Extract all records. Keep each one exact.

[start of RAW RECORDS]

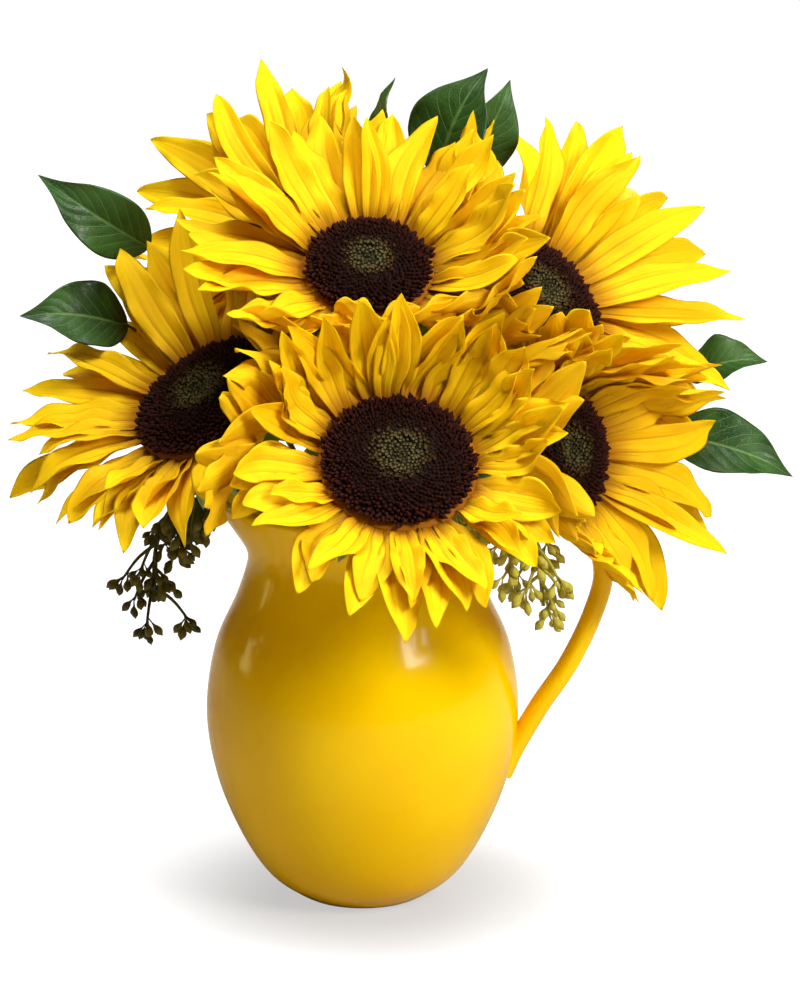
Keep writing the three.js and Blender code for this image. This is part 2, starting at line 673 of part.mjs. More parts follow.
/** A seed capsule on its stalk, from a twig towards a direction. */
function capsule(from, direction) {
  const side = direction.clone().cross(vec(0.31, 0.52, 0.8)).normalize();
  const other = direction.clone().cross(side);
  const sections = CAPSULE_SHAPE.map(([height, radius]) => {
    const middle = from.clone().addScaledVector(direction, height);
    if (radius === 0) return [middle];
    return [0, 1, 2, 3].map((quarter) => middle.clone()
      .addScaledVector(side, radius * Math.cos(quarter * Math.PI / 2))
      .addScaledVector(other, radius * Math.sin(quarter * Math.PI / 2)));
  });
  return solid(loft(sections));
}

/** A seeded sprig: twigs leave the hanging stem on all sides, each with a bunch of capsules. */
function makeSeededSprig(sprig) {
  const draw = seeded(sprig.seed);
  const hanging = smoothLine(sprigRoute(sprig, FEET));
  const pieces = [sprigStem(sprig), leafBlade(sprig.leaf)];
  for (let i = 0; i < sprig.bunches; i += 1) {
    const along = sprig.from + ((1 - sprig.from) * (i + 0.5)) / sprig.bunches;
    const start = hanging.getPoint(along);
    const turn = i * GOLDEN_TURN + draw();
    const reach = between(draw, TWIG_REACH);
    const out = vec(Math.cos(turn), 0.7 * Math.sin(turn), -0.35).normalize();
    const end = start.clone().addScaledVector(out, reach);
    pieces.push(solid(rod([start, end], STALK_RADIUS, 4, 1)));
    for (let k = 0; k < sprig.capsules; k += 1) {
      const root = start.clone().lerp(end, 0.4 + (0.6 * k) / sprig.capsules);
      const swing = k * GOLDEN_TURN + draw();
      const spread = vec(Math.cos(swing), Math.sin(swing), -0.2 - 0.6 * draw());
      pieces.push(capsule(root, spread.addScaledVector(out, 0.5).normalize()));
    }
  }
  return joined(pieces);
}

// ---------------------------------------------------------------- the arrangement

const COLOURS = {
  pitcher: { color: 0xf2c60b, roughness: 0.15 },
  water: { color: 0xdfe9e4, roughness: 0.05, transparent: true, opacity: 0.4 },
  petals: { color: 0xf6c312, roughness: 0.6 },
  disc: { color: 0x3a2016, roughness: 0.9 },
  green: { color: 0x6f8f3a, roughness: 0.7 },
  leaf: { color: 0x1f4a2b, roughness: 0.45 },
  eucalyptus: { color: 0x7d8a3c, roughness: 0.6 },
};

const arrangement = new THREE.Group();

function addPart(name, body, look) {
  const material = new THREE.MeshStandardMaterial({ metalness: 0, ...COLOURS[look] });
  const mesh = new THREE.Mesh(geometryOf(body), material);
  mesh.name = name;
  arrangement.add(mesh);
}

BLOOMS.forEach((bloom) => {
  bloom.frame = headFrame(bloom);
});
BLOOMS.forEach((bloom) => {
  bloom.planes = cellPlanes(bloom, BLOOMS);
});

addPart("pitcher", makePitcher(), "pitcher");
addPart("water", makeWater([
  ...BLOOMS.map((bloom) => bloomStem(bloom, TOUCH)),
  ...[...LEAF_SPRIGS, ...SEEDED_SPRIGS].map((sprig) => sprigStem(sprig, TOUCH)),
]), "water");
BLOOMS.forEach((bloom) => {
  addPart(`sunflower_${bloom.name}_stem`, makeGreen(bloom), "green");
  addPart(`sunflower_${bloom.name}_petals`, makePetals(bloom), "petals");
  addPart(`sunflower_${bloom.name}_disc`, makeDisc(bloom), "disc");
});

LEAF_SPRIGS.forEach((sprig) => addPart(sprig.name, makeLeafSprig(sprig), "leaf"));
SEEDED_SPRIGS.forEach((sprig) => addPart(sprig.name, makeSeededSprig(sprig), "eucalyptus"));

export default arrangement;
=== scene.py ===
# %% [markdown]
# # Sunflowers in a glazed pitcher
#
# Seven cut sunflowers, some lemon leaf and two sprigs of seeded eucalyptus stand in a yellow
# pitcher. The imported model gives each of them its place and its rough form. This lesson makes the
# fine forms and the finishes: ribbed petals, discs of florets, hairs on the stems, veined leaves,
# capsules on their stalks, and a deep, wet-looking glaze.
#
# The lists below are in millimetres, as a maker would measure the piece. A mesh is scaled to
# metres at the moment it is made.

# %% Load the frame and keep its box
import math

import bpy
import numpy as np
from mathutils import Matrix, Vector


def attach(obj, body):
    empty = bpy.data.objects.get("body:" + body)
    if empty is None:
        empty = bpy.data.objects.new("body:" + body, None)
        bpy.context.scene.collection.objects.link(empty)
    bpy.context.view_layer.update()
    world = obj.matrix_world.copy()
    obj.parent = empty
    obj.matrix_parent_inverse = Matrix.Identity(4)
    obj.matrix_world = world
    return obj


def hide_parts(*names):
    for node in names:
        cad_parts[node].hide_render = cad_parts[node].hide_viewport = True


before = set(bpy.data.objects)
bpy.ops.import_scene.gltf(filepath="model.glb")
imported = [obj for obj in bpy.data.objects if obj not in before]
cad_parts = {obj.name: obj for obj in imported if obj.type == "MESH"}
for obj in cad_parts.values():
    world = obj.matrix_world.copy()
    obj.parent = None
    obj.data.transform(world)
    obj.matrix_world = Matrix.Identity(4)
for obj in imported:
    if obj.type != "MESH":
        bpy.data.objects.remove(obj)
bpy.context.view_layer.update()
MM = 0.001
TAU = 2 * math.pi

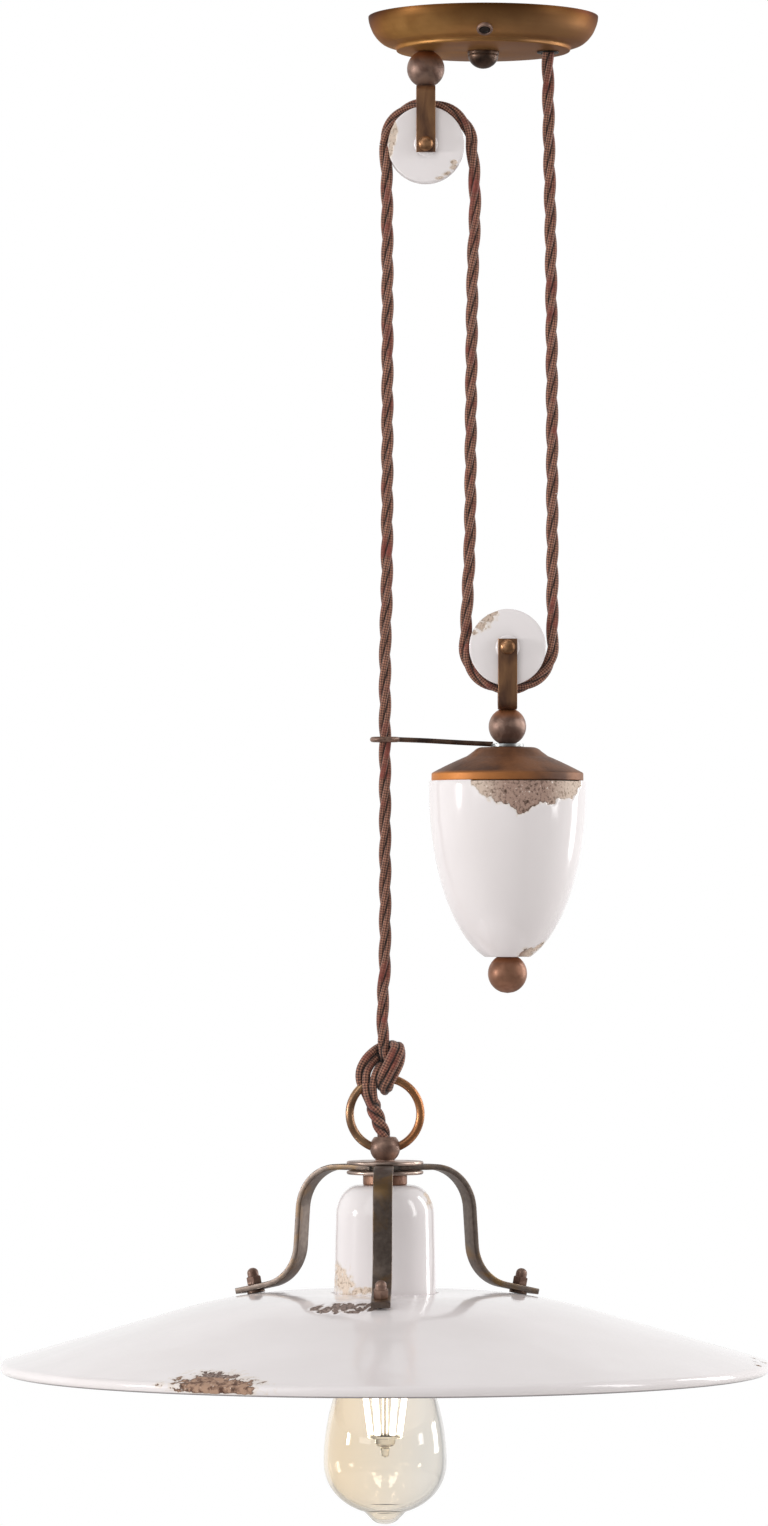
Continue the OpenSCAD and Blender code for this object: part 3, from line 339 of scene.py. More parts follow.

[end of RAW RECORDS]

* [RESULT]:
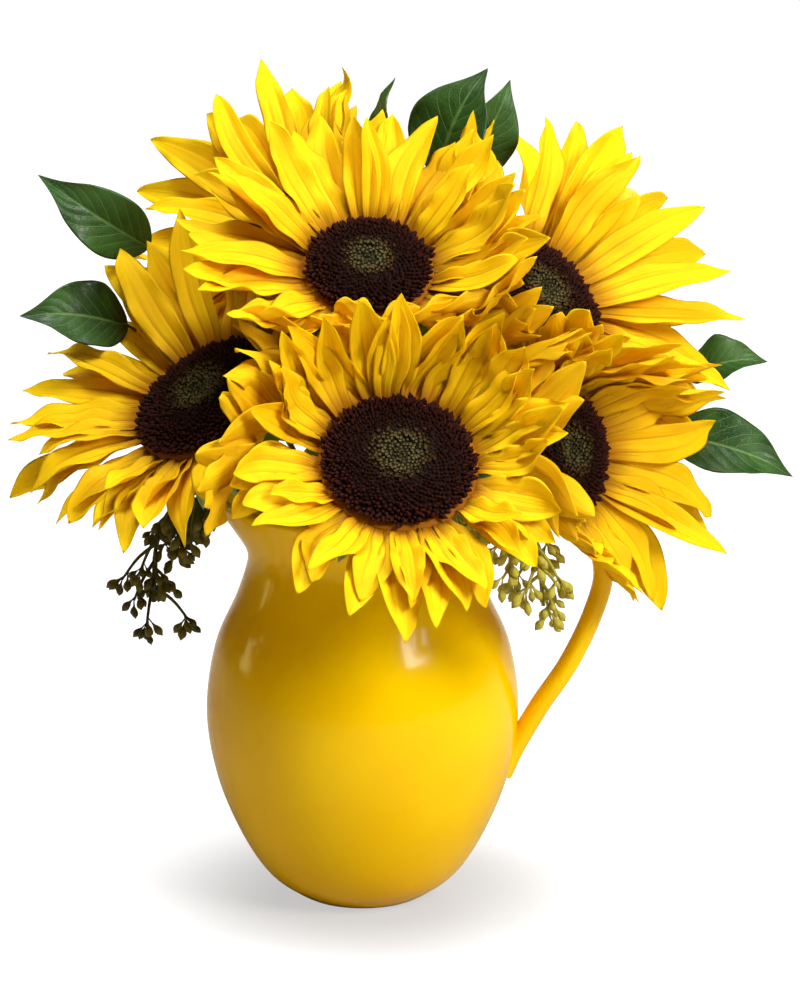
Keep writing the three.js and Blender code for this image. This is part 2, starting at line 673 of part.mjs. More parts follow.
/** A seed capsule on its stalk, from a twig towards a direction. */
function capsule(from, direction) {
  const side = direction.clone().cross(vec(0.31, 0.52, 0.8)).normalize();
  const other = direction.clone().cross(side);
  const sections = CAPSULE_SHAPE.map(([height, radius]) => {
    const middle = from.clone().addScaledVector(direction, height);
    if (radius === 0) return [middle];
    return [0, 1, 2, 3].map((quarter) => middle.clone()
      .addScaledVector(side, radius * Math.cos(quarter * Math.PI / 2))
      .addScaledVector(other, radius * Math.sin(quarter * Math.PI / 2)));
  });
  return solid(loft(sections));
}

/** A seeded sprig: twigs leave the hanging stem on all sides, each with a bunch of capsules. */
function makeSeededSprig(sprig) {
  const draw = seeded(sprig.seed);
  const hanging = smoothLine(sprigRoute(sprig, FEET));
  const pieces = [sprigStem(sprig), leafBlade(sprig.leaf)];
  for (let i = 0; i < sprig.bunches; i += 1) {
    const along = sprig.from + ((1 - sprig.from) * (i + 0.5)) / sprig.bunches;
    const start = hanging.getPoint(along);
    const turn = i * GOLDEN_TURN + draw();
    const reach = between(draw, TWIG_REACH);
    const out = vec(Math.cos(turn), 0.7 * Math.sin(turn), -0.35).normalize();
    const end = start.clone().addScaledVector(out, reach);
    pieces.push(solid(rod([start, end], STALK_RADIUS, 4, 1)));
    for (let k = 0; k < sprig.capsules; k += 1) {
      const root = start.clone().lerp(end, 0.4 + (0.6 * k) / sprig.capsules);
      const swing = k * GOLDEN_TURN + draw();
      const spread = vec(Math.cos(swing), Math.sin(swing), -0.2 - 0.6 * draw());
      pieces.push(capsule(root, spread.addScaledVector(out, 0.5).normalize()));
    }
  }
  return joined(pieces);
}

// ---------------------------------------------------------------- the arrangement

const COLOURS = {
  pitcher: { color: 0xf2c60b, roughness: 0.15 },
  water: { color: 0xdfe9e4, roughness: 0.05, transparent: true, opacity: 0.4 },
  petals: { color: 0xf6c312, roughness: 0.6 },
  disc: { color: 0x3a2016, roughness: 0.9 },
  green: { color: 0x6f8f3a, roughness: 0.7 },
  leaf: { color: 0x1f4a2b, roughness: 0.45 },
  eucalyptus: { color: 0x7d8a3c, roughness: 0.6 },
};

const arrangement = new THREE.Group();

function addPart(name, body, look) {
  const material = new THREE.MeshStandardMaterial({ metalness: 0, ...COLOURS[look] });
  const mesh = new THREE.Mesh(geometryOf(body), material);
  mesh.name = name;
  arrangement.add(mesh);
}

BLOOMS.forEach((bloom) => {
  bloom.frame = headFrame(bloom);
});
BLOOMS.forEach((bloom) => {
  bloom.planes = cellPlanes(bloom, BLOOMS);
});

addPart("pitcher", makePitcher(), "pitcher");
addPart("water", makeWater([
  ...BLOOMS.map((bloom) => bloomStem(bloom, TOUCH)),
  ...[...LEAF_SPRIGS, ...SEEDED_SPRIGS].map((sprig) => sprigStem(sprig, TOUCH)),
]), "water");
BLOOMS.forEach((bloom) => {
  addPart(`sunflower_${bloom.name}_stem`, makeGreen(bloom), "green");
  addPart(`sunflower_${bloom.name}_petals`, makePetals(bloom), "petals");
  addPart(`sunflower_${bloom.name}_disc`, makeDisc(bloom), "disc");
});

LEAF_SPRIGS.forEach((sprig) => addPart(sprig.name, makeLeafSprig(sprig), "leaf"));
SEEDED_SPRIGS.forEach((sprig) => addPart(sprig.name, makeSeededSprig(sprig), "eucalyptus"));

export default arrangement;
=== scene.py ===
# %% [markdown]
# # Sunflowers in a glazed pitcher
#
# Seven cut sunflowers, some lemon leaf and two sprigs of seeded eucalyptus stand in a yellow
# pitcher. The imported model gives each of them its place and its rough form. This lesson makes the
# fine forms and the finishes: ribbed petals, discs of florets, hairs on the stems, veined leaves,
# capsules on their stalks, and a deep, wet-looking glaze.
#
# The lists below are in millimetres, as a maker would measure the piece. A mesh is scaled to
# metres at the moment it is made.

# %% Load the frame and keep its box
import math

import bpy
import numpy as np
from mathutils import Matrix, Vector


def attach(obj, body):
    empty = bpy.data.objects.get("body:" + body)
    if empty is None:
        empty = bpy.data.objects.new("body:" + body, None)
        bpy.context.scene.collection.objects.link(empty)
    bpy.context.view_layer.update()
    world = obj.matrix_world.copy()
    obj.parent = empty
    obj.matrix_parent_inverse = Matrix.Identity(4)
    obj.matrix_world = world
    return obj


def hide_parts(*names):
    for node in names:
        cad_parts[node].hide_render = cad_parts[node].hide_viewport = True


before = set(bpy.data.objects)
bpy.ops.import_scene.gltf(filepath="model.glb")
imported = [obj for obj in bpy.data.objects if obj not in before]
cad_parts = {obj.name: obj for obj in imported if obj.type == "MESH"}
for obj in cad_parts.values():
    world = obj.matrix_world.copy()
    obj.parent = None
    obj.data.transform(world)
    obj.matrix_world = Matrix.Identity(4)
for obj in imported:
    if obj.type != "MESH":
        bpy.data.objects.remove(obj)
bpy.context.view_layer.update()
MM = 0.001
TAU = 2 * math.pi

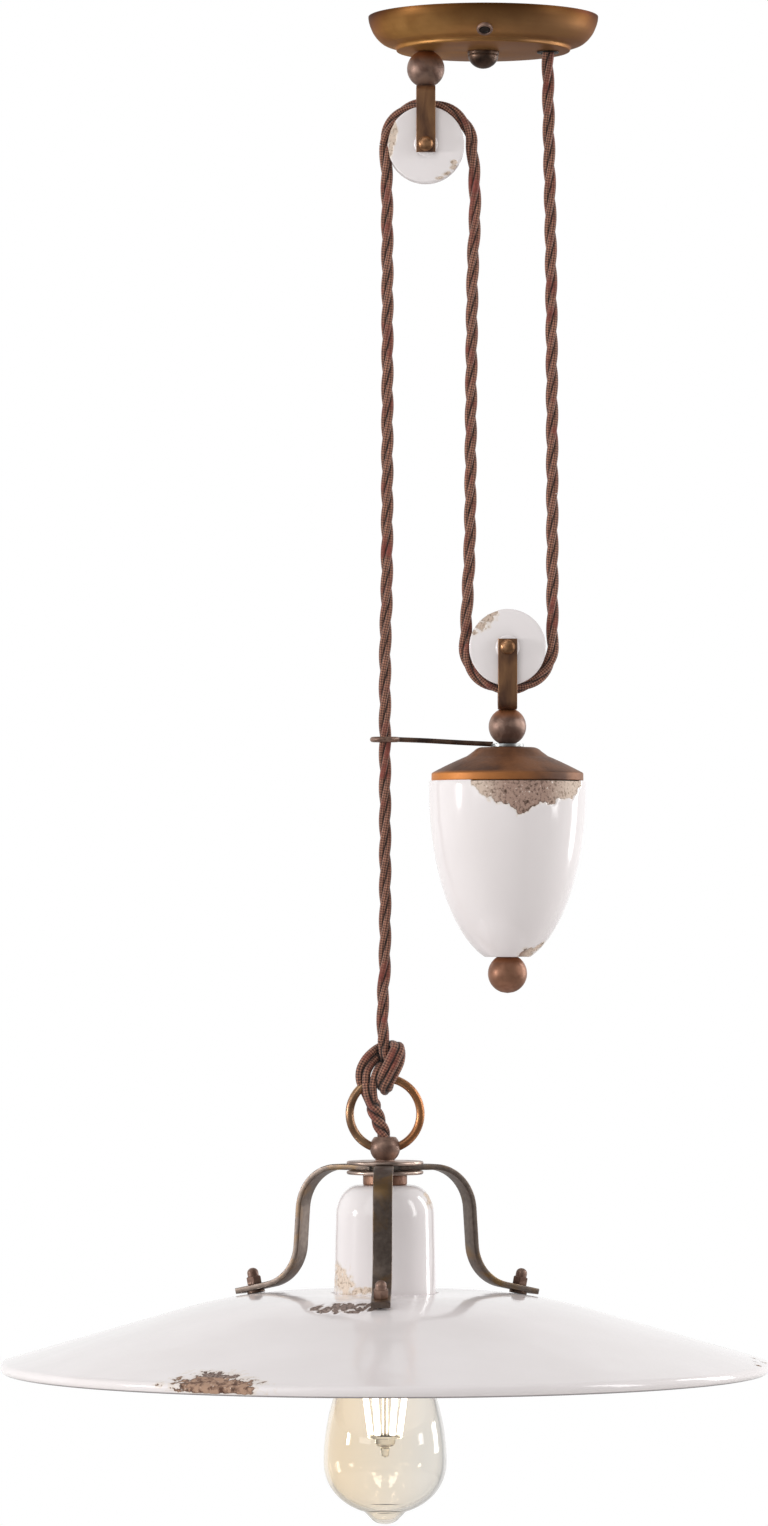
Continue the OpenSCAD and Blender code for this object: part 3, from line 339 of scene.py. More parts follow.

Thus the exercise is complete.